>> start GIVEN MATERIAL

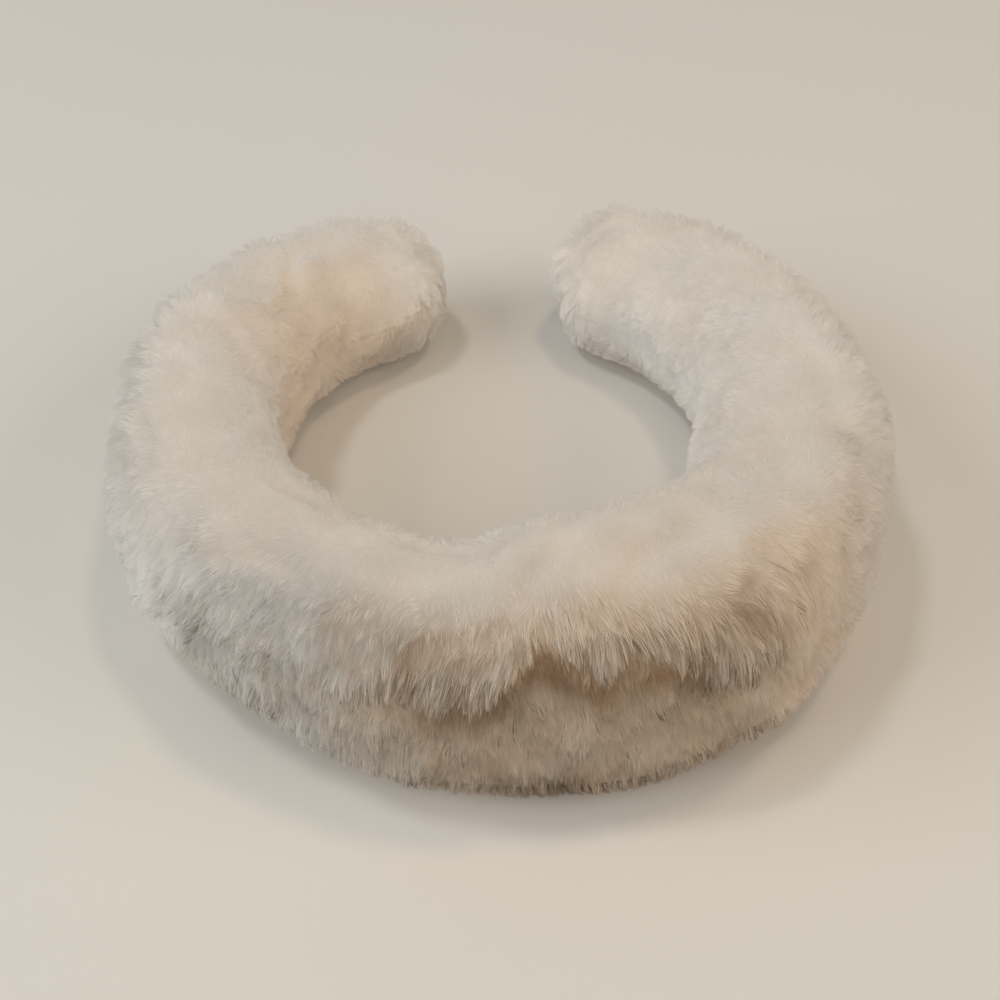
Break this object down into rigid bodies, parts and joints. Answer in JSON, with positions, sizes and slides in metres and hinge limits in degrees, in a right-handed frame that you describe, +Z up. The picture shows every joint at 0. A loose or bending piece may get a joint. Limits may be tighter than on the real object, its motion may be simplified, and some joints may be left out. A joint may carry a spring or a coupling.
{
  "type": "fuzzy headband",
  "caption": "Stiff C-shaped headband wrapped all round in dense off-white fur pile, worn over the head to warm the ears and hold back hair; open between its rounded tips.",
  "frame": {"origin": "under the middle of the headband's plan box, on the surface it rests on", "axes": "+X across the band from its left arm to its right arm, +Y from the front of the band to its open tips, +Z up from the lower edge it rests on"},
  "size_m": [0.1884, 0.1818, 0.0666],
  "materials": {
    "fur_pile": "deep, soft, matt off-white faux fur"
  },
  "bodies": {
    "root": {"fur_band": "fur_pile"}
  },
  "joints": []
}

>> end GIVEN MATERIAL

_SHORT EXERCISE_:
Give back the whole listing exactly as it reads.

_RESULT_:
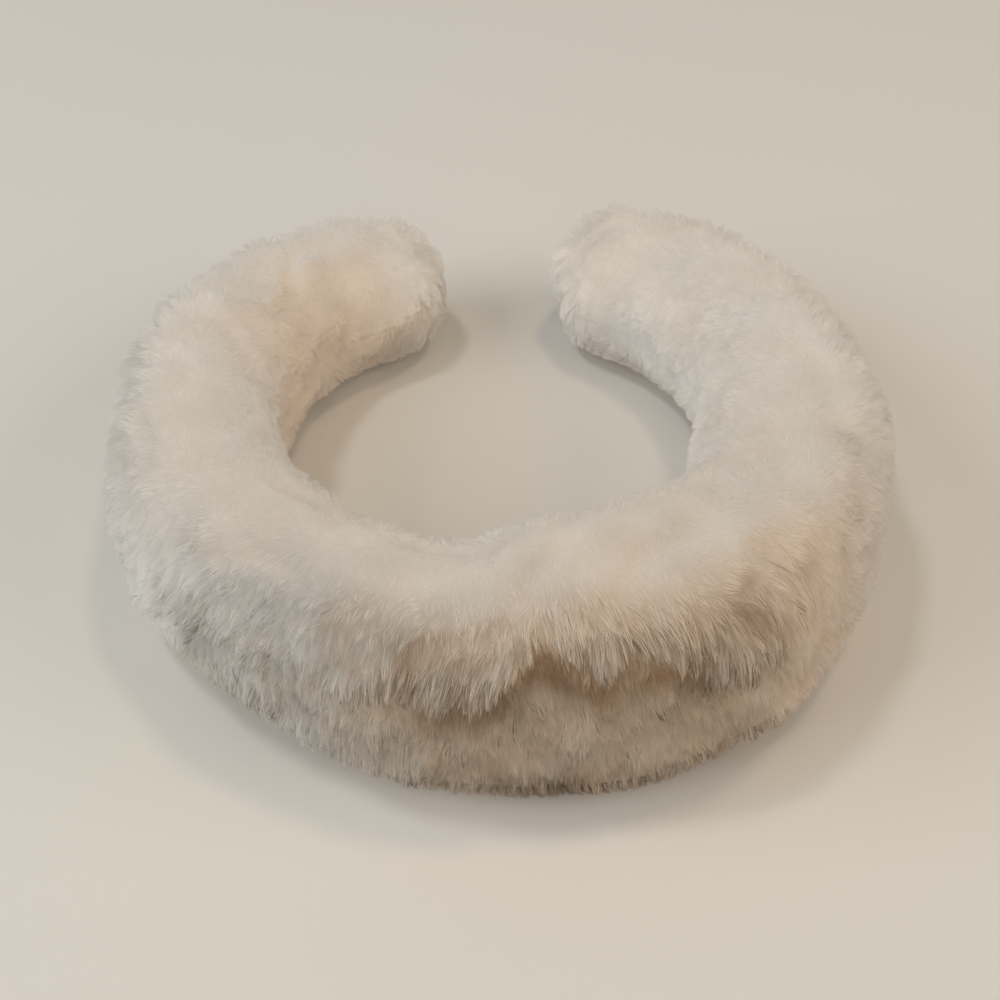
Break this object down into rigid bodies, parts and joints. Answer in JSON, with positions, sizes and slides in metres and hinge limits in degrees, in a right-handed frame that you describe, +Z up. The picture shows every joint at 0. A loose or bending piece may get a joint. Limits may be tighter than on the real object, its motion may be simplified, and some joints may be left out. A joint may carry a spring or a coupling.
{
  "type": "fuzzy headband",
  "caption": "Stiff C-shaped headband wrapped all round in dense off-white fur pile, worn over the head to warm the ears and hold back hair; open between its rounded tips.",
  "frame": {"origin": "under the middle of the headband's plan box, on the surface it rests on", "axes": "+X across the band from its left arm to its right arm, +Y from the front of the band to its open tips, +Z up from the lower edge it rests on"},
  "size_m": [0.1884, 0.1818, 0.0666],
  "materials": {
    "fur_pile": "deep, soft, matt off-white faux fur"
  },
  "bodies": {
    "root": {"fur_band": "fur_pile"}
  },
  "joints": []
}